- **Information shown**

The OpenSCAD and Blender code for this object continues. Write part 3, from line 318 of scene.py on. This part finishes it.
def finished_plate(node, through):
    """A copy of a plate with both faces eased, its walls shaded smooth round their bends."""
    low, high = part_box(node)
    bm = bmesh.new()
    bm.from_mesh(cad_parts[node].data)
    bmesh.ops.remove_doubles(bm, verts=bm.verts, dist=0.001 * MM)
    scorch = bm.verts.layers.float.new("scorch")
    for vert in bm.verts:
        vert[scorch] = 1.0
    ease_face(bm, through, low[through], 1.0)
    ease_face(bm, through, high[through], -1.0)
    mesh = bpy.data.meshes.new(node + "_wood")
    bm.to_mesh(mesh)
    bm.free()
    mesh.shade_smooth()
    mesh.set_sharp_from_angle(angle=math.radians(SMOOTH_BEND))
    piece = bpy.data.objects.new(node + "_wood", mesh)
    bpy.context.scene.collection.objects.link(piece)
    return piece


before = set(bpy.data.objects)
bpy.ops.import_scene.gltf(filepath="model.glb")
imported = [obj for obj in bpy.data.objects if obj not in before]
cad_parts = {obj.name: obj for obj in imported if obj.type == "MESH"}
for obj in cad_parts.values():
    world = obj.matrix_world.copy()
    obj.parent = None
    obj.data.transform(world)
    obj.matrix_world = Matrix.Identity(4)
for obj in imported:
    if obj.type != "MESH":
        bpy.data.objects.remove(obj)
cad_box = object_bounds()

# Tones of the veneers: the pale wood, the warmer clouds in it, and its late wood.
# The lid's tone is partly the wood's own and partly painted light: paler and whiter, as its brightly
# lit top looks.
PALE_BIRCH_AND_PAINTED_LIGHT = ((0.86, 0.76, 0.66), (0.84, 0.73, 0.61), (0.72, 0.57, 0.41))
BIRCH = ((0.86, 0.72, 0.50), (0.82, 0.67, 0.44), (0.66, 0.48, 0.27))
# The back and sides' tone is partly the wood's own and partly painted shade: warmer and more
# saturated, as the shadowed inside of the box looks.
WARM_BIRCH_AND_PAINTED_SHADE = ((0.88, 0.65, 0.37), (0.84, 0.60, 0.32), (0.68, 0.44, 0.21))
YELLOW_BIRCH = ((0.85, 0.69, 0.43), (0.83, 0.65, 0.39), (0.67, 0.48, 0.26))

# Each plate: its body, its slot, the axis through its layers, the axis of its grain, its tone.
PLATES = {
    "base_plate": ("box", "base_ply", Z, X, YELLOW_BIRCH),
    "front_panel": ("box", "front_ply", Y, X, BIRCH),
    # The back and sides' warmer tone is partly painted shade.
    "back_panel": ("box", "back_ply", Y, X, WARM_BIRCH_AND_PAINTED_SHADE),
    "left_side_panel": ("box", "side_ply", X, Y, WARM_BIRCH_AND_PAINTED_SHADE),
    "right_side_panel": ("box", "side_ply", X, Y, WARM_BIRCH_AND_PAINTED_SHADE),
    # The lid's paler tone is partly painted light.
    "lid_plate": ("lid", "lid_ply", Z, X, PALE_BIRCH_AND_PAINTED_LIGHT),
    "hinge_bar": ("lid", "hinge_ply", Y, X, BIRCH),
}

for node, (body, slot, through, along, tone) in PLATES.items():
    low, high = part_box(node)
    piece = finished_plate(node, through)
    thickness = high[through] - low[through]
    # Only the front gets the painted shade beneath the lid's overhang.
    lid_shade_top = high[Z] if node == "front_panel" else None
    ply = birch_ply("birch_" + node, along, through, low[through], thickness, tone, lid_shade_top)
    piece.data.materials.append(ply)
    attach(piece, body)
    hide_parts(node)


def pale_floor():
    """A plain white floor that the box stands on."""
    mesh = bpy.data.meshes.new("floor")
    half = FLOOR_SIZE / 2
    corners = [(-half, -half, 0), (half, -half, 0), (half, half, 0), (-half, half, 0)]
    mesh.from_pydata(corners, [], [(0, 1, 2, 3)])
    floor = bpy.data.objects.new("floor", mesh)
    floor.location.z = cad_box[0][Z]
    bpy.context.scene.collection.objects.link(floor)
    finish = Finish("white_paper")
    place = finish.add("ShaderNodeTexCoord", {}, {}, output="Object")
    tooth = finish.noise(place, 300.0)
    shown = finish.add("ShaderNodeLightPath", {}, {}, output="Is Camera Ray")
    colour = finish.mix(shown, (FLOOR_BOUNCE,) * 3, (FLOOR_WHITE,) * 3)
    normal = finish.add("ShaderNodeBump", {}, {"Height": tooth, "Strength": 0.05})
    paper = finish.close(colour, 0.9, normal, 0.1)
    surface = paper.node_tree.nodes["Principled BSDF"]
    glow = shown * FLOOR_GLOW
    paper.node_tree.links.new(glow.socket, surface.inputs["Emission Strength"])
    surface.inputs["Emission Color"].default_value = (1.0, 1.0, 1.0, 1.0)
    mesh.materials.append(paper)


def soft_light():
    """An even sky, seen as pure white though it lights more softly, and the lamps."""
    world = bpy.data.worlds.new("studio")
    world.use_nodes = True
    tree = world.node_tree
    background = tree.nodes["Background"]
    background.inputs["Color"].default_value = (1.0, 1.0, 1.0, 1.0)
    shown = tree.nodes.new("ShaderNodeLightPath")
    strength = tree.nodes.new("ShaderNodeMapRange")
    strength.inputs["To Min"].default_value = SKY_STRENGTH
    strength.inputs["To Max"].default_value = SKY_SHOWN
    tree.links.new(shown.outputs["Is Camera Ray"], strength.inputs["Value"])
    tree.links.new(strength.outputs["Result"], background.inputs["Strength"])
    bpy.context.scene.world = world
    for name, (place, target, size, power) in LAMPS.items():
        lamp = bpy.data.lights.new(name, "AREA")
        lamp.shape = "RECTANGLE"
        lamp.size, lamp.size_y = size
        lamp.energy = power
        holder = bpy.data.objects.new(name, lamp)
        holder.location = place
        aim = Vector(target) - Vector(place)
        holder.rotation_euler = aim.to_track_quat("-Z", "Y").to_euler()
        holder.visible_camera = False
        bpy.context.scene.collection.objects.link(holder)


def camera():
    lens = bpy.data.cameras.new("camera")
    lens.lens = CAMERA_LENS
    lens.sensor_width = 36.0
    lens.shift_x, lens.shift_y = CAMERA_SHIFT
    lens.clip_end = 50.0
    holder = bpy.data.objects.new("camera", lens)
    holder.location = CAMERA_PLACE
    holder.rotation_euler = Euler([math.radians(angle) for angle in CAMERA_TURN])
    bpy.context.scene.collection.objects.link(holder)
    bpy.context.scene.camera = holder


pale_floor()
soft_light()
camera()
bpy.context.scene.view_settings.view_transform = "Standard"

- **Task details**
Emit only the lines from the one containing "before = set(bpy.data.objects)" through the one containing "(0.67, 0.48, 0.26))", copied exactly.

- **Output of the exercise**
before = set(bpy.data.objects)
bpy.ops.import_scene.gltf(filepath="model.glb")
imported = [obj for obj in bpy.data.objects if obj not in before]
cad_parts = {obj.name: obj for obj in imported if obj.type == "MESH"}
for obj in cad_parts.values():
    world = obj.matrix_world.copy()
    obj.parent = None
    obj.data.transform(world)
    obj.matrix_world = Matrix.Identity(4)
for obj in imported:
    if obj.type != "MESH":
        bpy.data.objects.remove(obj)
cad_box = object_bounds()

# Tones of the veneers: the pale wood, the warmer clouds in it, and its late wood.
# The lid's tone is partly the wood's own and partly painted light: paler and whiter, as its brightly
# lit top looks.
PALE_BIRCH_AND_PAINTED_LIGHT = ((0.86, 0.76, 0.66), (0.84, 0.73, 0.61), (0.72, 0.57, 0.41))
BIRCH = ((0.86, 0.72, 0.50), (0.82, 0.67, 0.44), (0.66, 0.48, 0.27))
# The back and sides' tone is partly the wood's own and partly painted shade: warmer and more
# saturated, as the shadowed inside of the box looks.
WARM_BIRCH_AND_PAINTED_SHADE = ((0.88, 0.65, 0.37), (0.84, 0.60, 0.32), (0.68, 0.44, 0.21))
YELLOW_BIRCH = ((0.85, 0.69, 0.43), (0.83, 0.65, 0.39), (0.67, 0.48, 0.26))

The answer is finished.